Multimedia grows out of all the other artforms but like cinema seventy or eighty years
ago it is in the process of developing its own aesthetic vocabulary. What starts off
inauspiciously as violent game for teenage boys and databases for serious adults is
developing into an artform in its own right. And like cinema it will have both its
blockbusters and its arthouse classics. Cinema had to wait for the control of the finished
product to move out of the hands of the technicians - the cameramen - into the hands of
directors like Charlie Chaplin for film to advance as an artform. A similar thing has
happened recently in multimedia with the form moving out of the exclusive control of
programmers and into the hands of the creatives (and their producers).

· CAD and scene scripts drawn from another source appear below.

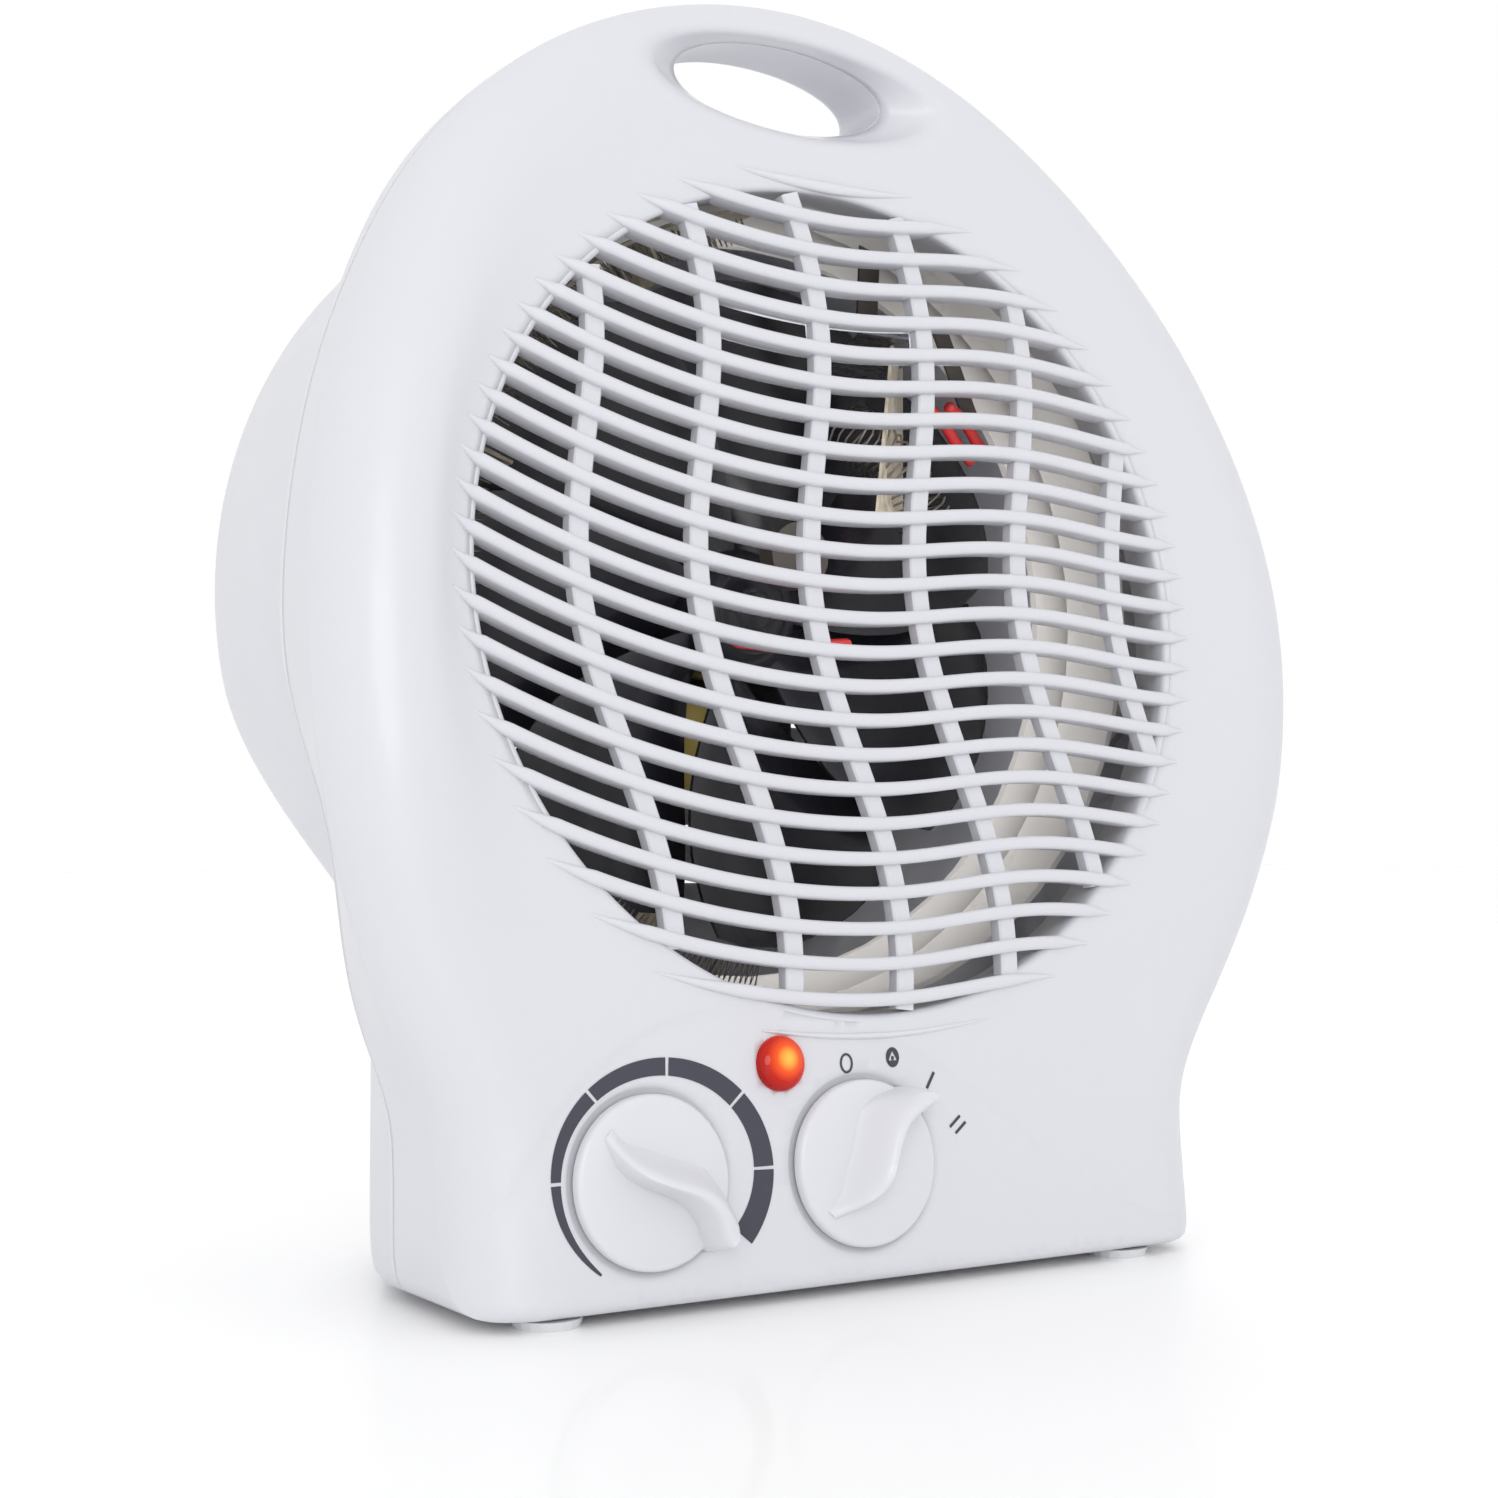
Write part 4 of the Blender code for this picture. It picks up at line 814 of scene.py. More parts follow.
REAR_ROUND = 10.0 * MM
FLANK_ROWS = (
    (1.0 * MM, None, -3.0 * MM),
    (3.0 * MM, None, -0.5 * MM),
    (0.0, 2.0 * MM, 1.5 * MM),
    (0.0, 0.0, 5.0 * MM),
)
SLOT_ROWS = range(-6, 7)
SLOT_PITCH = 9.5 * MM
SLOT_HALF_HEIGHT = 2.2 * MM
SLOT_CIRCLE = 64.0 * MM
SLOT_END_STEPS = 8
CROWN_RADIUS = 70.0 * MM
SLOT_MIDDLE_BAR = 5.0 * MM
SLOT_WIDE_BAR = 29.0 * MM


def rear_path(d):
    """The rear cover's section in one direction, as (radius, depth) from the parting to the crown."""
    reach = d.reach - d.taper
    up = ease(0.35, 0.85, d.up)
    down = ease(0.15, 0.6, -d.up)
    step = mix(FLANGE_DEPTH, HANDLE_DEPTH, up)
    back = mix(REAR_DEPTH, PEDESTAL_DEPTH, down)
    body = rear_reach(d.angle, back)
    front = PARTING + GAP / 2
    knots = [Vector((reach, front + RIM_FLAT))]
    for from_flange, from_drum, at_side in FLANK_ROWS:
        flange = reach - from_flange if from_drum is None else body + from_drum
        knots.append(Vector((flange, step + at_side)))
    start = back - REAR_ROUND
    knots.append(Vector((rear_reach(d.angle, start), start)))
    flank = smooth_path(knots, 4)
    path = [Vector((reach, front))]
    for i, point in enumerate(flank):
        depth = mix(knots[0].y, start, i / (len(flank) - 1))
        foot = Vector((min(reach, rear_reach(d.angle, depth)), depth))
        path.append(point.lerp(foot, down))
    for turn in range(15, 91, 15):
        inset = REAR_ROUND * (1.0 - math.cos(math.radians(turn)))
        depth = start + REAR_ROUND * math.sin(math.radians(turn))
        path.append(Vector((rear_reach(d.angle, depth) - inset, depth)))
    last = path[-1].copy()
    for share in (0.25, 0.5, 0.75, 1.0):
        depth = mix(last.y, REAR_DEPTH, ease(0.0, 1.0, share))
        path.append(Vector((mix(last.x, CROWN_RADIUS, share), depth)))
    return path


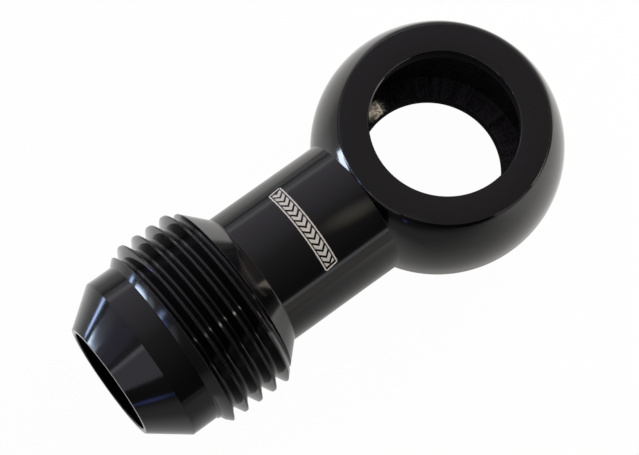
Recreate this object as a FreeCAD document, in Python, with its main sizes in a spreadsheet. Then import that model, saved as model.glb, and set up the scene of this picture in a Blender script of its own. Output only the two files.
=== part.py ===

Each artform has its own strengths. A play is most powerful in the interchange of
conversation between two people. Opera toys, coquettishly, with your emotions. Poetry is
magnificent at the perceived, caught moment, the unexpected illumination. Music transports
you into a mood swiftly. The cinema surrounds you with an experience. Painting helps you
to see what you havent noticed before.
Each artform has its own strengths and its corresponding weakneses. The artforms need
not replace each other but rather add to one another - making up in one aspect for what
another artform lacks.
To be an artform rather than merely functional an artform needs its own aesthetic
language, which multimedia is in the process of developing. An advantage of this point in
time in terms of multimedia is that we can have a say in the development of that aesthetic
vocabulary. The aesthetic vocabulary of multimedia revolves around the four
is:
- Immediacy
- Imagination
- involvement
- interactivity
And it revolves around the four ps:
- Poetry
- possibility
- potency
- playfulness
Interactivity - both choice, and the illusion of choice - sets multimedia apart from
cinema; that and the fact that multimedia is one to one rather than the communal
experience of one to many. At the heart of multimedia narratives will be storytelling, but
that storytelling will not exclusively be told through the device of text on a printed
page. The future for the novel may in part be a digital future.